Below is the data. Give it again, complete and exact.
^^^^^^^^
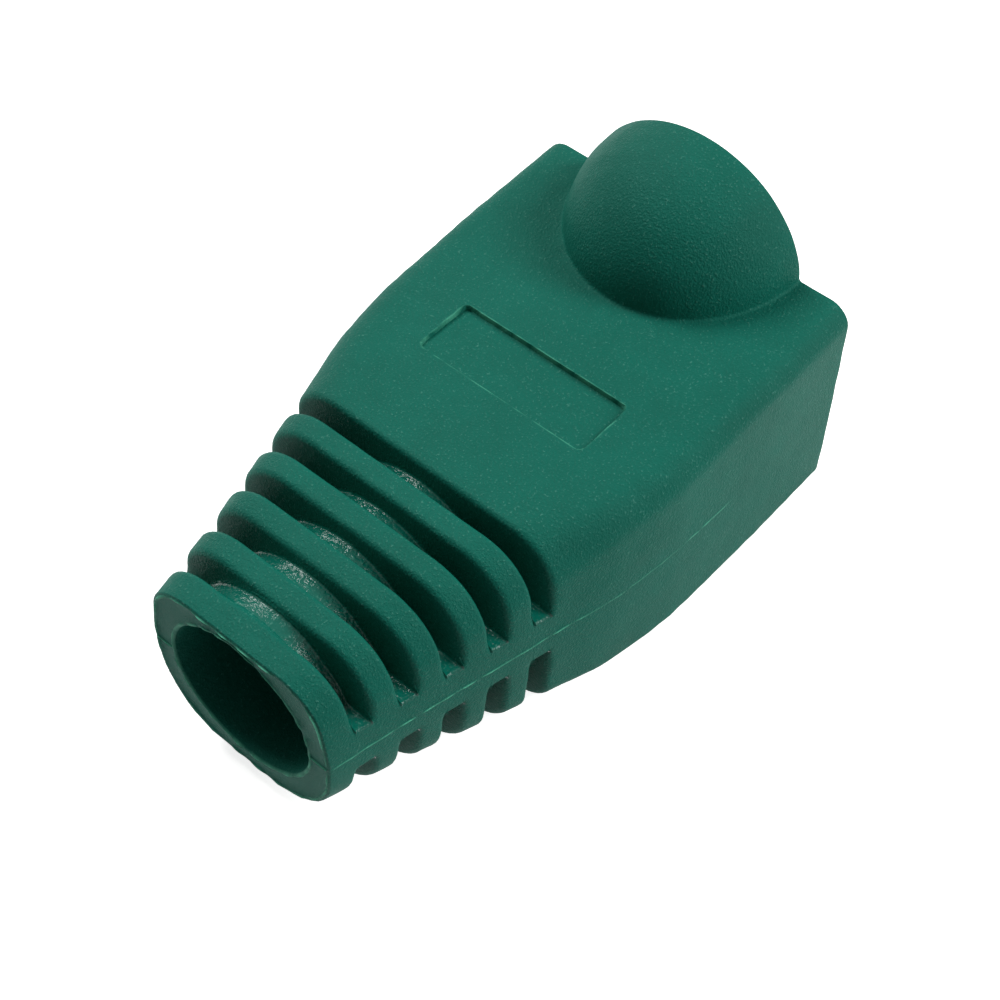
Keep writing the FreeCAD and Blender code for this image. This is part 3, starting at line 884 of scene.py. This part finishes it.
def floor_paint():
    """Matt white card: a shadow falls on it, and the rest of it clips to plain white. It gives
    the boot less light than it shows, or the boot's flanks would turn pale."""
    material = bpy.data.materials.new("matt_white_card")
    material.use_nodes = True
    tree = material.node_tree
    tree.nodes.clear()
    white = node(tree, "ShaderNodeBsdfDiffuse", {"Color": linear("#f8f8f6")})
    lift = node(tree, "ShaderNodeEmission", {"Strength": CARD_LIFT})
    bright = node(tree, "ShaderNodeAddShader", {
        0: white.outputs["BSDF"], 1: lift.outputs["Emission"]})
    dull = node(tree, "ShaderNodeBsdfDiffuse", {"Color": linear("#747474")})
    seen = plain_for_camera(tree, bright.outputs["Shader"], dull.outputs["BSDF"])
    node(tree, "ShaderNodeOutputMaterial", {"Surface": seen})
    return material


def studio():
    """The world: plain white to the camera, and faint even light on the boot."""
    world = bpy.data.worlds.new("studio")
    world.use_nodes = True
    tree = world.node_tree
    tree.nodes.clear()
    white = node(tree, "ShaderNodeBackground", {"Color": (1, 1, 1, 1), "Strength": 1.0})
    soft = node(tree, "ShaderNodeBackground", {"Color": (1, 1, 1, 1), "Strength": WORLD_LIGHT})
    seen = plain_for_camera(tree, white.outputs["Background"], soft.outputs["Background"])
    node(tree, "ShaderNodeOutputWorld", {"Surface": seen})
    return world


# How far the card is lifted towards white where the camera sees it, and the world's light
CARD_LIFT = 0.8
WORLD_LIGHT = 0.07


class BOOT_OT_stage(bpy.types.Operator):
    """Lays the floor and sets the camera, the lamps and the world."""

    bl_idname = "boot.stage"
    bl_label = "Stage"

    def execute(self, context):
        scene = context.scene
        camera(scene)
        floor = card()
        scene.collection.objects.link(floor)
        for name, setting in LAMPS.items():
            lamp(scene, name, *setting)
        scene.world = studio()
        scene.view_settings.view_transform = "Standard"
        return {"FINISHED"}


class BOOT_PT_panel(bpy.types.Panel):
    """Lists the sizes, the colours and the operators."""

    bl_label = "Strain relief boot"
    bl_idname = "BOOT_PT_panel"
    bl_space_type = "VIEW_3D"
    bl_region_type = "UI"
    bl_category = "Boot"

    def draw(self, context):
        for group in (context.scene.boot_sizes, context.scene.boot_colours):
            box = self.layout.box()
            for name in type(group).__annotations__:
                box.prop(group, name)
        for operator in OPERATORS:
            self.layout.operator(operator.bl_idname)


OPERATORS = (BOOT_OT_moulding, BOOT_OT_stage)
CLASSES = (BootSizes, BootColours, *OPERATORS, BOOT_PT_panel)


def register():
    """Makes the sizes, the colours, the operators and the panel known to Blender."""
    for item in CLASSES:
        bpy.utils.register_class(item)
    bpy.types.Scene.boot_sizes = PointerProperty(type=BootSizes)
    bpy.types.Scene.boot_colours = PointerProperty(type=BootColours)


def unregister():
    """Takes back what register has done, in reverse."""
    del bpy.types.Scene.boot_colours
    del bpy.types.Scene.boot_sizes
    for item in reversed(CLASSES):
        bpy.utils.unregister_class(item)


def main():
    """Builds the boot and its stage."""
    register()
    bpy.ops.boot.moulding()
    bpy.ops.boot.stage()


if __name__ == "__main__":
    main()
^^^^^^^^
Result:
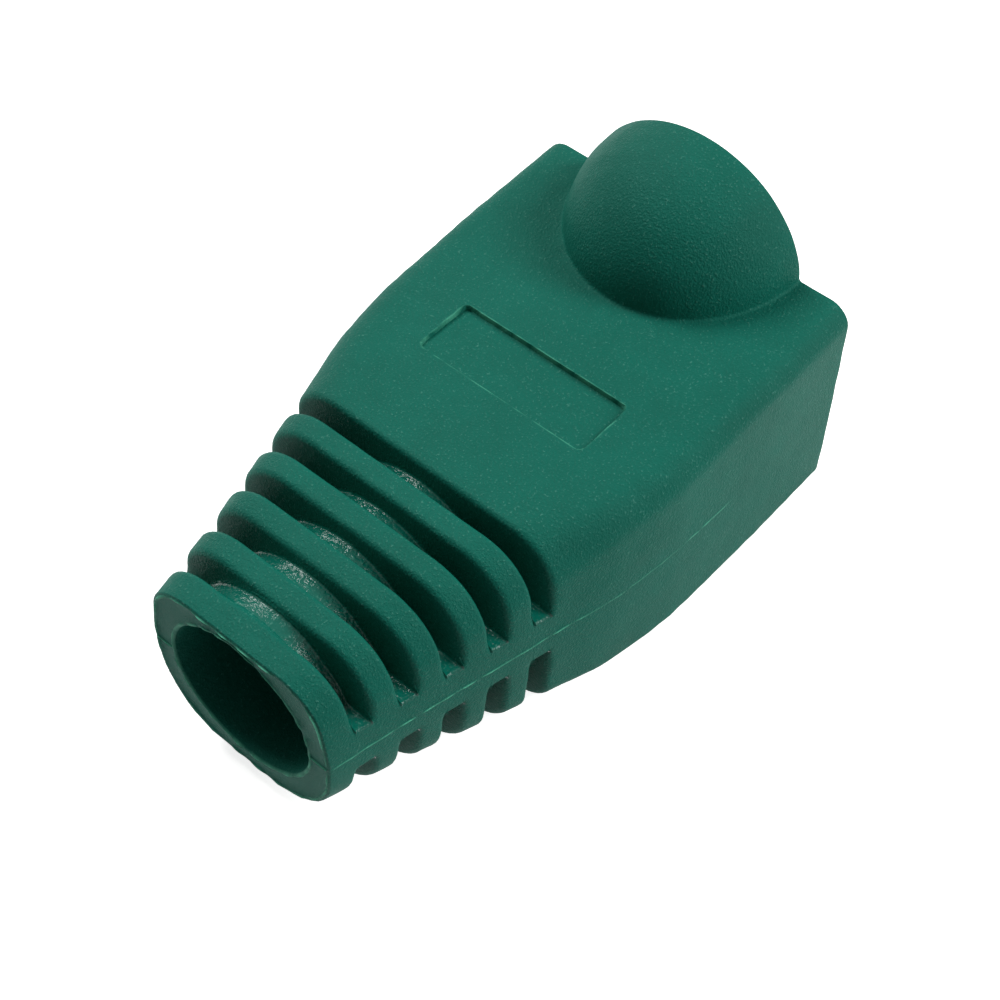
Keep writing the FreeCAD and Blender code for this image. This is part 3, starting at line 884 of scene.py. This part finishes it.
def floor_paint():
    """Matt white card: a shadow falls on it, and the rest of it clips to plain white. It gives
    the boot less light than it shows, or the boot's flanks would turn pale."""
    material = bpy.data.materials.new("matt_white_card")
    material.use_nodes = True
    tree = material.node_tree
    tree.nodes.clear()
    white = node(tree, "ShaderNodeBsdfDiffuse", {"Color": linear("#f8f8f6")})
    lift = node(tree, "ShaderNodeEmission", {"Strength": CARD_LIFT})
    bright = node(tree, "ShaderNodeAddShader", {
        0: white.outputs["BSDF"], 1: lift.outputs["Emission"]})
    dull = node(tree, "ShaderNodeBsdfDiffuse", {"Color": linear("#747474")})
    seen = plain_for_camera(tree, bright.outputs["Shader"], dull.outputs["BSDF"])
    node(tree, "ShaderNodeOutputMaterial", {"Surface": seen})
    return material


def studio():
    """The world: plain white to the camera, and faint even light on the boot."""
    world = bpy.data.worlds.new("studio")
    world.use_nodes = True
    tree = world.node_tree
    tree.nodes.clear()
    white = node(tree, "ShaderNodeBackground", {"Color": (1, 1, 1, 1), "Strength": 1.0})
    soft = node(tree, "ShaderNodeBackground", {"Color": (1, 1, 1, 1), "Strength": WORLD_LIGHT})
    seen = plain_for_camera(tree, white.outputs["Background"], soft.outputs["Background"])
    node(tree, "ShaderNodeOutputWorld", {"Surface": seen})
    return world


# How far the card is lifted towards white where the camera sees it, and the world's light
CARD_LIFT = 0.8
WORLD_LIGHT = 0.07


class BOOT_OT_stage(bpy.types.Operator):
    """Lays the floor and sets the camera, the lamps and the world."""

    bl_idname = "boot.stage"
    bl_label = "Stage"

    def execute(self, context):
        scene = context.scene
        camera(scene)
        floor = card()
        scene.collection.objects.link(floor)
        for name, setting in LAMPS.items():
            lamp(scene, name, *setting)
        scene.world = studio()
        scene.view_settings.view_transform = "Standard"
        return {"FINISHED"}


class BOOT_PT_panel(bpy.types.Panel):
    """Lists the sizes, the colours and the operators."""

    bl_label = "Strain relief boot"
    bl_idname = "BOOT_PT_panel"
    bl_space_type = "VIEW_3D"
    bl_region_type = "UI"
    bl_category = "Boot"

    def draw(self, context):
        for group in (context.scene.boot_sizes, context.scene.boot_colours):
            box = self.layout.box()
            for name in type(group).__annotations__:
                box.prop(group, name)
        for operator in OPERATORS:
            self.layout.operator(operator.bl_idname)


OPERATORS = (BOOT_OT_moulding, BOOT_OT_stage)
CLASSES = (BootSizes, BootColours, *OPERATORS, BOOT_PT_panel)


def register():
    """Makes the sizes, the colours, the operators and the panel known to Blender."""
    for item in CLASSES:
        bpy.utils.register_class(item)
    bpy.types.Scene.boot_sizes = PointerProperty(type=BootSizes)
    bpy.types.Scene.boot_colours = PointerProperty(type=BootColours)


def unregister():
    """Takes back what register has done, in reverse."""
    del bpy.types.Scene.boot_colours
    del bpy.types.Scene.boot_sizes
    for item in reversed(CLASSES):
        bpy.utils.unregister_class(item)


def main():
    """Builds the boot and its stage."""
    register()
    bpy.ops.boot.moulding()
    bpy.ops.boot.stage()


if __name__ == "__main__":
    main()